Let’s move on… What I found amazing was that I was actually eating eggs. That, if they had been left to the devices of the momma hens in a next all warm and rolled around until they cheep-cheep to life, those eggs would have become chickens. Why. Why don’t eggs then, taste like chicken? Let that sink in. I’ll wait for the hatch.

Here is the beginning of a wonderful crispy thigh way before it’s time to become a thigh, or drumstick. Cooked in heavy oil to a moist tender juiciness. Just waiting to go into my tummy. So good with hand mashed potatoes and country – not brown – gravy.

Maybe some corn too. And a little fudgy brownie for dessert. That was what was in my dinner last night. It was delicious. But so were the eggs. Where, when and how does the egg flavor change from that fluffy or runny or hardboiled egg flavor to full blown chicken flavor? Ah, another mystery of life.

I have cats and often, now this is going to get kinda gross. But stick with me. My cats will catch birds outside. Well of course outside. That was silly. They catch birds because they are hunters and they are hungry and birds, like chicken I am sure are tasty.

Sometimes they hunt for the pure pleasure of the hunt and don’t always eat the whole bird.
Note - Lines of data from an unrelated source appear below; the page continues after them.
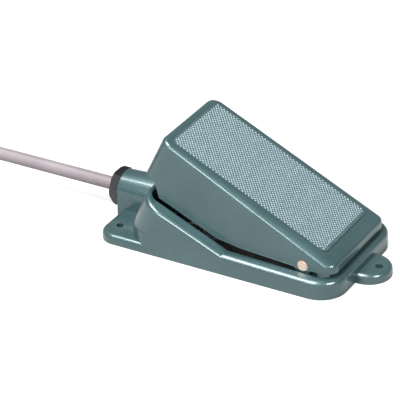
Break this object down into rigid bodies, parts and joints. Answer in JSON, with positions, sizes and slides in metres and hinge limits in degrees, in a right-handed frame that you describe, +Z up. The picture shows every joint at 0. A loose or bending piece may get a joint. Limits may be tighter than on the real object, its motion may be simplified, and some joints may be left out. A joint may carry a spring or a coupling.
{
  "type": "foot switch",
  "caption": "Heel-hinged foot switch: low cast base with a rim that climbs to the toe, sloping hollow pedal with a tread pad, switch inside, and a cable from the toe wall.",
  "frame": {"origin": "centre of the housing's box on the floor, cable left out: midway between the heel ear and the gland's end, midway across the width, at floor height", "axes": "+Z up; +Y from the heel hinge to the raised toe end where the cable leaves; +X across, to the right for a user whose foot points along +Y"},
  "size_m": [0.1083, 0.3731, 0.0647],
  "materials": {
    "paint": "gloss grey-green enamel on a cast surface",
    "tread": "matt, light grey-green, fine staggered bumps",
    "pin_metal": "pale coppery plating, bright",
    "spring_steel": "bright drawn wire and strip",
    "zinc_plate": "zinc plated sheet",
    "screw_steel": "zinc plated",
    "black_rubber": "matt",
    "black_plastic": "satin moulded",
    "red_plastic": "satin moulded",
    "cream_plastic": "moulded",
    "terminal_brass": "tinned brass",
    "receptacle_sleeve": "translucent sleeve",
    "brown_lead": "flexible insulation",
    "blue_lead": "flexible insulation",
    "green_lead": "flexible insulation",
    "cord_jacket": "satin, warm grey jacket",
    "tie_plastic": "satin strap",
    "core_insulation": "three coloured cores",
    "ferrule_metal": "tinned crimp sleeves"
  },
  "bodies": {
    "base": {"base_casting": "paint", "pivot_pin": "pin_metal", "return_springs": "spring_steel", "rest_buffer": "black_rubber", "stop_buffer": "black_rubber", "bottom_plate": "zinc_plate", "bottom_plate_screws": "screw_steel", "switch_case": "black_plastic", "switch_cover": "red_plastic", "lever_pin": "spring_steel", "switch_terminals": "terminal_brass", "switch_bracket": "zinc_plate", "bracket_screws": "screw_steel", "switch_screws": "screw_steel", "switch_nuts": "screw_steel", "lead_receptacles": "receptacle_sleeve", "supply_lead": "brown_lead", "switched_lead": "blue_lead", "earth_lead": "green_lead", "earth_lug": "zinc_plate", "earth_screw": "terminal_brass", "gland_screw": "black_plastic", "gland_washer": "zinc_plate", "gland_seal": "black_rubber", "power_cord": "cord_jacket", "cord_coil": "cord_jacket", "coil_tie": "tie_plastic", "cord_tail": "cord_jacket", "cord_end_cores": "core_insulation", "core_ferrules": "ferrule_metal"},
    "pedal": {"pedal_casting": "paint", "tread_pad": "tread", "adjusting_screw": "screw_steel", "adjusting_lock_nut": "screw_steel"},
    "lever": {"switch_lever": "spring_steel"},
    "plunger": {"switch_plunger": "cream_plastic"}
  },
  "joints": [
    {"name": "pedal_hinge", "type": "hinge", "parent": "base", "child": "pedal", "pos_m": [0, -0.0465, 0.0138], "axis": [-1, 0, 0], "range_deg": [0, 4], "stiffness_Nm_per_rad": 4, "springref_deg": -7.16, "deforming": ["return_springs"]},
    {"name": "lever_hinge", "type": "hinge", "parent": "base", "child": "lever", "pos_m": [0, -0.0064, 0.0352], "axis": [-1, 0, 0], "range_deg": [0, 9.2]},
    {"name": "plunger_slide", "type": "slide", "parent": "base", "child": "plunger", "axis": [0, 0, -1], "range_m": [0, 0.00056]}
  ],
  "couplings": [
    {"joint": "lever_hinge", "follows": "pedal_hinge", "ratio": 2.3},
    {"joint": "plunger_slide", "follows": "pedal_hinge", "m_per_rad": 0.00788}
  ]
}
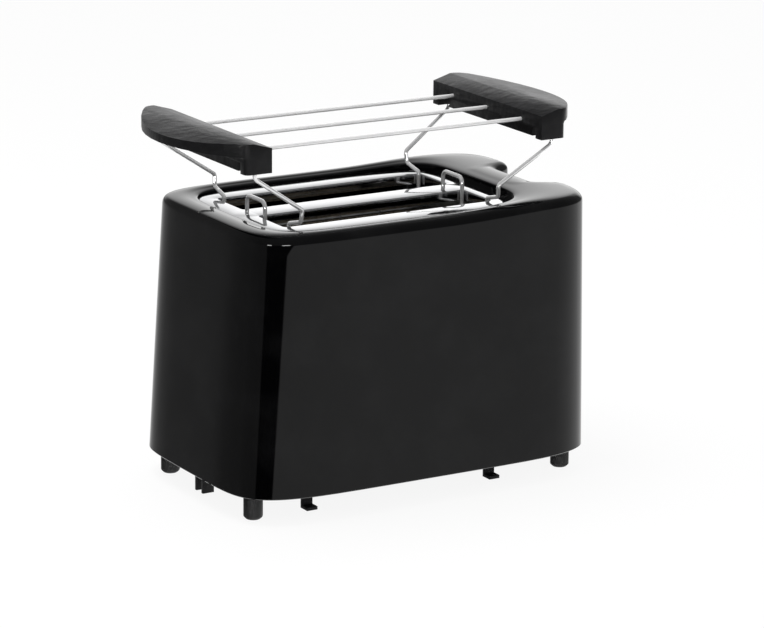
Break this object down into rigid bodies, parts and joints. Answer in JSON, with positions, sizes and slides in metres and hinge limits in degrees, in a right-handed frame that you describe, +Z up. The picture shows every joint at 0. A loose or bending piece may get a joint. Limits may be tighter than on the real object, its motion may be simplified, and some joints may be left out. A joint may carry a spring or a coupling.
{
  "type": "two-slice toaster",
  "caption": "Two-slice toaster in gloss black plastic with a bright top plate, a lever bay in one end and a lift-off bun rack on wire legs.",
  "frame": {"origin": "on the floor, under the middle of the whole object", "axes": "+Z up, +X towards the end with the lever and dial, -Y towards the plain front face with the bare badge place"},
  "size_m": [0.2806, 0.1599, 0.2263],
  "materials": {
    "gloss_black": "high gloss, moulded",
    "satin_black": "satin, fine grain",
    "rubber": "matt",
    "chrome": "mirror bright",
    "sheet_steel": "plain galvanised sheet",
    "mica": "pressed mica, mottled",
    "ribbon": "oxidised resistance ribbon",
    "copper": "lacquered winding wire",
    "board": "bare laminate",
    "grey_plastic": "satin grey"
  },
  "bodies": {
    "casing": {"outer_shell": "gloss_black", "slot_plate": "chrome", "base_plate": "satin_black", "foot_front_left": "rubber", "foot_front_right": "rubber", "foot_rear_left": "rubber", "foot_rear_right": "rubber", "base_screw_front_left": "sheet_steel", "base_screw_front_right": "sheet_steel", "base_screw_rear_left": "sheet_steel", "base_screw_rear_right": "sheet_steel", "end_plate_left": "sheet_steel", "end_plate_right": "sheet_steel", "reflector_front": "sheet_steel", "mica_board_front": "mica", "heating_ribbon_front": "ribbon", "heating_ribbon_centre_front": "ribbon", "reflector_rear": "sheet_steel", "mica_board_rear": "mica", "heating_ribbon_rear": "ribbon", "heating_ribbon_centre_rear": "ribbon", "bread_guard_front_inner": "sheet_steel", "bread_guard_front_outer": "sheet_steel", "bread_guard_rear_inner": "sheet_steel", "bread_guard_rear_outer": "sheet_steel", "mica_board_centre": "mica", "guide_rod": "chrome", "return_spring": "sheet_steel", "control_panel": "gloss_black", "potentiometer": "sheet_steel", "circuit_board": "board", "magnet_coil": "copper", "magnet_core": "sheet_steel", "switch_cancel": "satin_black", "switch_reheat": "satin_black", "switch_defrost": "satin_black"},
    "carriage": {"carriage_slide": "sheet_steel", "lever_arm": "sheet_steel", "lever_knob": "gloss_black", "latch_keeper": "sheet_steel", "bread_lifter_front": "sheet_steel", "bread_lifter_rear": "sheet_steel"},
    "dial": {"browning_dial": "satin_black", "dial_shaft": "grey_plastic"},
    "cancel": {"button_cancel": "grey_plastic"},
    "reheat": {"button_reheat": "grey_plastic"},
    "defrost": {"button_defrost": "grey_plastic"},
    "tray": {"crumb_tray": "sheet_steel"},
    "bun_rack": {"rack_handle_left": "satin_black", "rack_handle_right": "satin_black", "rod_front": "chrome", "rod_centre": "chrome", "rod_rear": "chrome", "leg_frame_left": "chrome", "leg_frame_right": "chrome"}
  },
  "joints": [
    {"name": "carriage_travel", "type": "slide", "parent": "casing", "child": "carriage", "axis": [0, 0, -1], "range_m": [0, 0.066], "stiffness_N_per_m": 60, "springref_m": -0.06, "deforming": ["return_spring"]},
    {"name": "dial_turn", "type": "hinge", "parent": "casing", "child": "dial", "pos_m": [0.10685, 0, 0.05], "axis": [-1, 0, 0], "range_deg": [0, 270]},
    {"name": "cancel_press", "type": "slide", "parent": "casing", "child": "cancel", "axis": [-1, 0, 0], "range_m": [0, 0.0015], "stiffness_N_per_m": 400},
    {"name": "reheat_press", "type": "slide", "parent": "casing", "child": "reheat", "axis": [-1, 0, 0], "range_m": [0, 0.0015], "stiffness_N_per_m": 400},
    {"name": "defrost_press", "type": "slide", "parent": "casing", "child": "defrost", "axis": [-1, 0, 0], "range_m": [0, 0.0015], "stiffness_N_per_m": 400},
    {"name": "tray_slide", "type": "slide", "parent": "casing", "child": "tray", "axis": [0, 1, 0], "range_m": [0, 0.13]},
    {"name": "rack_lift", "type": "slide", "parent": "casing", "child": "bun_rack", "axis": [0, 0, 1], "range_m": [0, 0.06]}
  ]
}
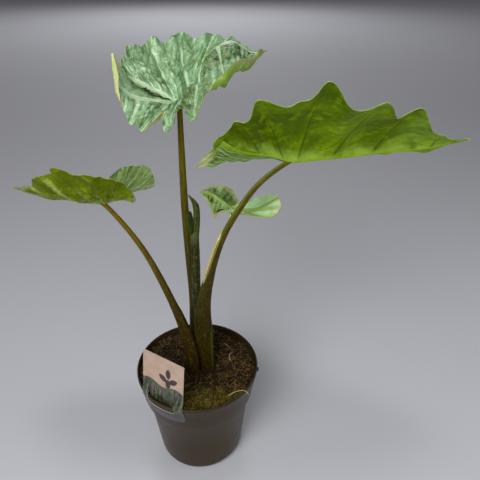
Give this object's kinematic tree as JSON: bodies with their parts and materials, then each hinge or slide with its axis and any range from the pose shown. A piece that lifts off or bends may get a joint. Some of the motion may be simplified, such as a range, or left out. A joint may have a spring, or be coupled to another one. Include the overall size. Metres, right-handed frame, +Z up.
{
  "type": "potted plant",
  "caption": "Upright elephant ear plant with ribbed, scalloped arrow shaped leaves on long stems, in a round nursery pot filled with peat and with a card label on its rim.",
  "frame": {"origin": "centre of the pot's underside, on the surface that the pot stands on", "axes": "+Z up along the pot's axis, +X towards the largest leaf's tip, +Y away from the side that the care label is on"},
  "size_m": [0.5804, 0.2481, 0.6509],
  "materials": {
    "pot_plastic": "satin",
    "peat": "matte",
    "rootstock": "matte",
    "petiole": "satin",
    "leaf_green": "satin",
    "leaf_silver_green": "satin",
    "new_leaf_green": "satin",
    "label_card": "satin"
  },
  "bodies": {
    "root": {"pot": "pot_plastic", "soil": "peat", "rootstock": "rootstock", "petiole_right": "petiole", "petiole_left": "petiole", "petiole_top": "petiole", "petiole_small": "petiole", "blade_right": "leaf_green", "blade_left": "leaf_green", "blade_top": "leaf_silver_green", "blade_small": "leaf_silver_green", "new_leaf_sheath": "new_leaf_green", "new_leaf": "new_leaf_green", "plant_label": "label_card"}
  },
  "joints": []
}
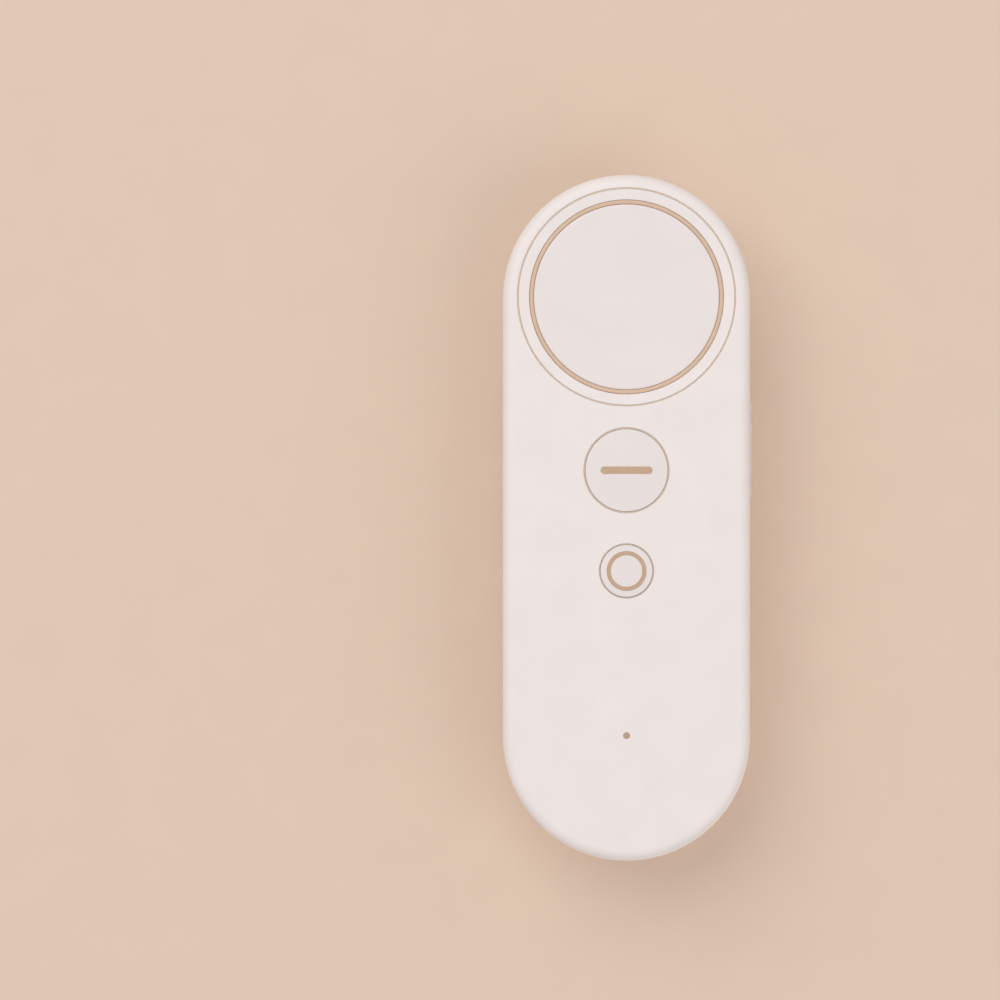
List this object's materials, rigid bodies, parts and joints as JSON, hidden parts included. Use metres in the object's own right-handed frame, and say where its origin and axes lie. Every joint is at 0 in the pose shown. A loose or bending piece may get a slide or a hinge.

Then I come along and find little bird parts left over on the lawn or back porch. Here comes the ick…

After a few days if I miss the mess to clean up, the bird that was a bird, a whole living bird will smell like – a rotten egg. I have not figured out how something like this happens. It’s an egg. It’s a scramble with salt. It’s a chicken dinner.

Then sometimes, that chicken that has become a bird that may be left on my back porch by a cat who was too full to finish dinner, eventually goes back to its roots and becomes a smelly rotten egg.

Makes me wonder what other food sources do that? Broccoli in the fridge too long gets pretty odoriferous. When it goes bad shouldn’t it smell like a broccoli bean. I have no idea if broccoli grows from a bean. How about milk. Old milk will never, never I say smell like the fresh cream when it comes out of the cow! Should it?

There you have it my culinary captains of dining room tables everywhere. Something to bring up at your next meal of eggs at breakfast, or chicken at dinner. With salt!